The input:
>> START
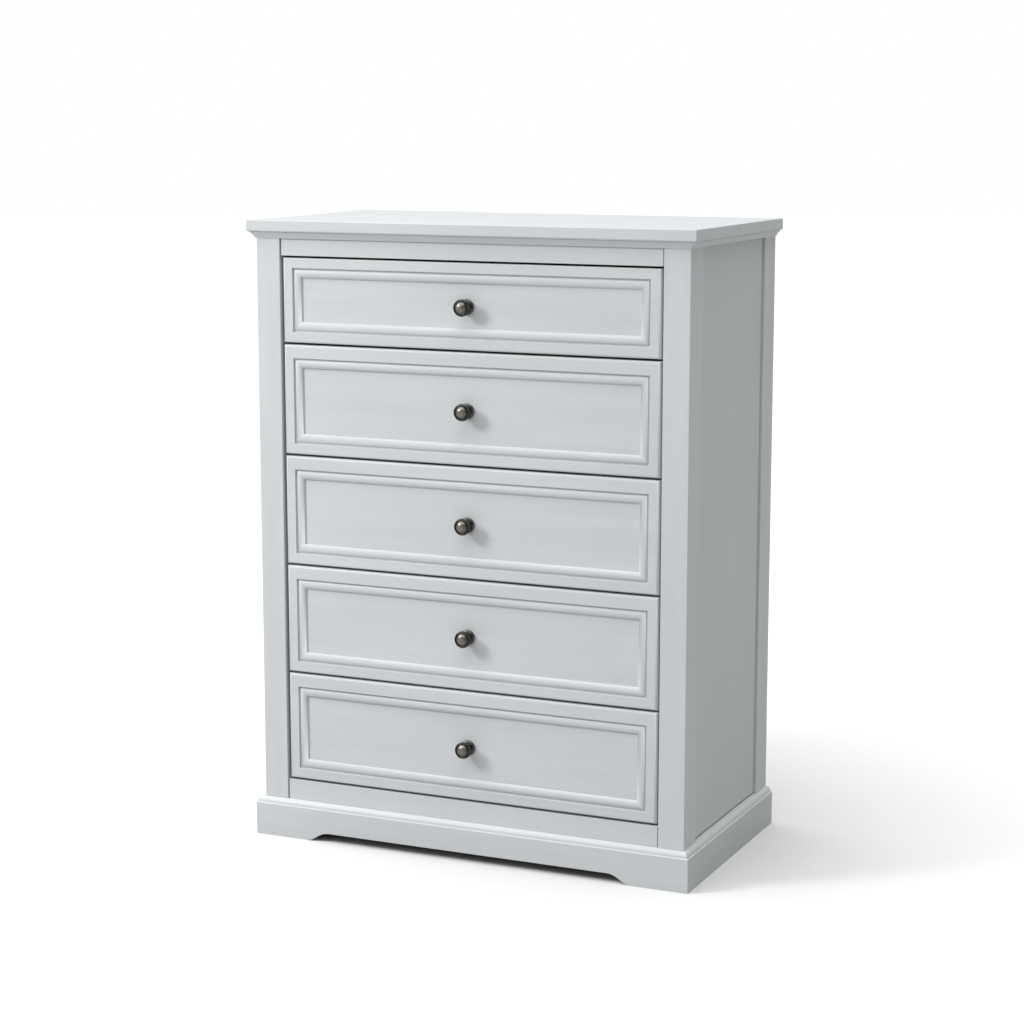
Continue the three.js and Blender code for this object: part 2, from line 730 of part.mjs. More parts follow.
// One drawer's own levels, counted from the foot of its front. The knob sits just below the middle of the
// recessed panel.
function drawerLevels(height, tails, highEdge) {
  const sideFoot = SIDE_ABOVE_FRONT_FOOT;
  const sideTop = height - SIDE_BELOW_FRONT_TOP;
  const panelLow = sideFoot + BOX_BOTTOM_UP;
  return {
    height,
    tails,
    highEdge,
    knobMiddle: (height + LOW_EDGE.frame - highEdge.frame) / 2 - KNOB_DROP,
    sideFoot,
    sideTop,
    panelLow,
    panelHigh: panelLow + BOX_BOTTOM_THICKNESS,
    runnerMiddle: (sideFoot + sideTop) / 2,
    backStart: BOX_END - BOX_BACK_FROM_END - BOX_BACK_THICKNESS,
  };
}

function addDrawer(number, foot, drawer) {
  const group = new THREE.Group();
  group.position.set(0, FACE_SET_BACK, foot);
  carcass.add(group);
  addMesh(group, `drawer_${number}_front`, frontGeometry(drawer), paint);
  for (const { hand, side } of HANDS) {
    addMesh(group, `drawer_${number}_side_${hand}`, sideGeometry(drawer, side), drawerWood);
  }
  const panelHalf = BOX_INSIDE + HOUSING - FIT;
  const back = boxBetween(
    [-panelHalf, drawer.backStart, drawer.panelHigh + FIT],
    [panelHalf, drawer.backStart + BOX_BACK_THICKNESS, drawer.sideTop - BOX_BACK_BELOW_TOP],
  );
  addMesh(group, `drawer_${number}_back`, back, drawerWood);
  const bottom = boxBetween(
    [-panelHalf, FRONT_THICKNESS - BOTTOM_GROOVE + FIT, drawer.panelLow],
    [panelHalf, BOX_END - FIT, drawer.panelHigh],
  );
  addMesh(group, `drawer_${number}_bottom`, bottom, boardWood);
  const knob = addMesh(group, `drawer_${number}_knob`, knobGeometry(), pewter, [
    0,
    PANEL_DEPTH,
    drawer.knobMiddle,
  ]);
  knob.rotation.x = Math.PI;
}

// The two runners of one drawer, fixed to the inner faces of the posts.
function addRunners(number, foot, drawer) {
  const middle = foot + drawer.runnerMiddle;
  const height = [middle - RUNNER_HEIGHT / 2, middle + RUNNER_HEIGHT / 2];
  const far = POST_INSIDE - FIT;
  for (const { hand, side } of HANDS) {
    const geometry = mirroredBox(side, [far - RUNNER_WIDTH, far], [RUNNER_START, RUNNER_END], height);
    addMesh(carcass, `runner_${number}_${hand}`, geometry, runnerWood);
  }
}

// Drawer 1 is the shallow one at the top, and drawer 5 the lowest.
function addDrawers() {
  const shallow = drawerLevels(TOP_DRAWER_HEIGHT, TOP_DRAWER_TAILS, SHALLOW_HIGH_EDGE);
  const deep = drawerLevels(DRAWER_HEIGHT, DRAWER_TAILS, HIGH_EDGE);
  addDrawer(1, TOP_DRAWER_FOOT, shallow);
  addRunners(1, TOP_DRAWER_FOOT, shallow);
  for (let index = 1; index <= DEEP_DRAWERS; index += 1) {
    const foot = TOP_DRAWER_FOOT - index * (DRAWER_HEIGHT + DRAWER_GAP);
    addDrawer(index + 1, foot, deep);
    addRunners(index + 1, foot, deep);
  }
}

addPosts();
addSidePanels();
addRails();
addBottomPanel();
addBackPanel();
addTop();
addTopMouldings();
addPlinth();
addDrawers();

export default chest;
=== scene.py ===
import math

import bmesh
import bpy
from mathutils import Matrix, Vector


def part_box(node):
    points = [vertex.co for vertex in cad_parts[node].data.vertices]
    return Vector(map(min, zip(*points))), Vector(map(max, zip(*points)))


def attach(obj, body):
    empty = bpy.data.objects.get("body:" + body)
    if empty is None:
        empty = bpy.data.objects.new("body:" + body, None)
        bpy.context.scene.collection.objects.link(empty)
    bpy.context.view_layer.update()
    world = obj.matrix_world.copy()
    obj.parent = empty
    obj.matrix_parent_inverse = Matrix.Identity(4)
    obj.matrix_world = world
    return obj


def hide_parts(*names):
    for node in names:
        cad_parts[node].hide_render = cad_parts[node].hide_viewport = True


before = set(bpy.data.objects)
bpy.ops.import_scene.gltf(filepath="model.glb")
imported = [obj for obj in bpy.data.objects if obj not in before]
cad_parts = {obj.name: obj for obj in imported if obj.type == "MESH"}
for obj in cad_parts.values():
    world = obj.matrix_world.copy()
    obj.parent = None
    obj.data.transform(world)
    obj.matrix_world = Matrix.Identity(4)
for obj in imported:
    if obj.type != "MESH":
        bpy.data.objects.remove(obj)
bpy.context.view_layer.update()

MM = 0.001
SIDES = {"left": -1, "right": 1}
DRAWERS = range(1, 6)

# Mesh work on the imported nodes.
WELD = 0.02 * MM
FLAT_ANGLE = math.radians(0.5)
ARRIS_ANGLE = math.radians(40)
SMOOTH_ANGLE = math.radians(32)
SHORTEST_ARRIS = 7 * MM
ARRIS_SEGMENTS = 3
ARRIS_ROUNDNESS = 0.5
FLAT_FACE_WEIGHT = 80

# Colours are linear. The shade tint is painted shade: a greener, darker paint laid on the side faces
# for the shade they stand in. The tables say how far each effect moves a finish's brightness (tone), its
# blend from pale to dark (dark) and its surface (relief); the arris tone is a painted highlight on eased
# edges.
PAINT = (0.596, 0.620, 0.630)
PAINT_SHADE_TINT = (0.548, 0.606, 0.592)
PAINT_TONE = {"cloud": 0.015, "streak": 0.018, "brushed": 0.03, "pores": 0.075, "arris": 0.05}
PAINT_RELIEF = {"fibre": 0.5, "streak": 0.9, "stipple": 0.25, "pores": 0.8}
PAINT_ROUGHNESS = (0.46, 0.56)
PAINT_SPECULAR = 0.35
PAINT_BUMP = 0.45
ARRIS_POLISH = 0.06
SHADE_TINT_SHARE = (0.3, 1.5)

WOOD_DARK = {"ring": 0.55, "fibre": 0.35, "pores": 0.25}
WOOD_TONE = (0.94, 1.06)
WOOD_RELIEF = {"ring": 0.3, "pores": 0.9}
WOOD_ROUGHNESS_BELOW = 0.06
WOOD_ROUGHNESS_ABOVE = 0.08
WOOD_BUMP = 0.5
RING_SHARPNESS = 2.5
RING_EDGE = 0.93
GRAIN_DEPTH = 0.15 * MM

# Each bare wood: its pale and dark colours, how many growth rings it shows, and its roughness.
WOODS = {
    "drawer_pine": ((0.74, 0.57, 0.36), (0.50, 0.32, 0.16), 17, 0.55),
    "runner_beech": ((0.58, 0.38, 0.21), (0.38, 0.22, 0.11), 12, 0.48),
    "birch_board": ((0.62, 0.46, 0.28), (0.44, 0.29, 0.15), 15, 0.60),
}

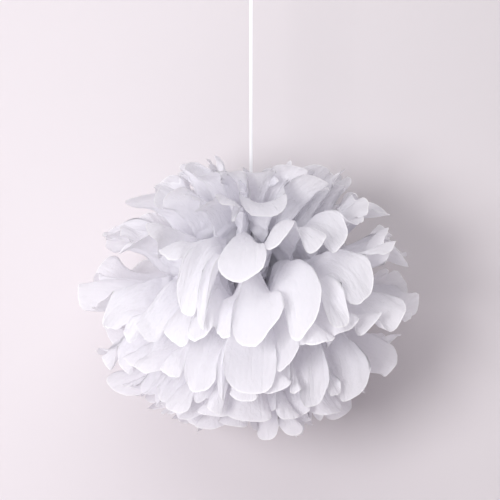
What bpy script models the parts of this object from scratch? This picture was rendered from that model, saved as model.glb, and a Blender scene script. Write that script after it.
>> END
Written problem: Extract exactly and only the lines above from the line containing "5 the lowest." through the line containing "obj.parent = None", both end lines included.

Output for this task:
// Drawer 1 is the shallow one at the top, and drawer 5 the lowest.
function addDrawers() {
  const shallow = drawerLevels(TOP_DRAWER_HEIGHT, TOP_DRAWER_TAILS, SHALLOW_HIGH_EDGE);
  const deep = drawerLevels(DRAWER_HEIGHT, DRAWER_TAILS, HIGH_EDGE);
  addDrawer(1, TOP_DRAWER_FOOT, shallow);
  addRunners(1, TOP_DRAWER_FOOT, shallow);
  for (let index = 1; index <= DEEP_DRAWERS; index += 1) {
    const foot = TOP_DRAWER_FOOT - index * (DRAWER_HEIGHT + DRAWER_GAP);
    addDrawer(index + 1, foot, deep);
    addRunners(index + 1, foot, deep);
  }
}

addPosts();
addSidePanels();
addRails();
addBottomPanel();
addBackPanel();
addTop();
addTopMouldings();
addPlinth();
addDrawers();

export default chest;
=== scene.py ===
import math

import bmesh
import bpy
from mathutils import Matrix, Vector


def part_box(node):
    points = [vertex.co for vertex in cad_parts[node].data.vertices]
    return Vector(map(min, zip(*points))), Vector(map(max, zip(*points)))


def attach(obj, body):
    empty = bpy.data.objects.get("body:" + body)
    if empty is None:
        empty = bpy.data.objects.new("body:" + body, None)
        bpy.context.scene.collection.objects.link(empty)
    bpy.context.view_layer.update()
    world = obj.matrix_world.copy()
    obj.parent = empty
    obj.matrix_parent_inverse = Matrix.Identity(4)
    obj.matrix_world = world
    return obj


def hide_parts(*names):
    for node in names:
        cad_parts[node].hide_render = cad_parts[node].hide_viewport = True


before = set(bpy.data.objects)
bpy.ops.import_scene.gltf(filepath="model.glb")
imported = [obj for obj in bpy.data.objects if obj not in before]
cad_parts = {obj.name: obj for obj in imported if obj.type == "MESH"}
for obj in cad_parts.values():
    world = obj.matrix_world.copy()
    obj.parent = None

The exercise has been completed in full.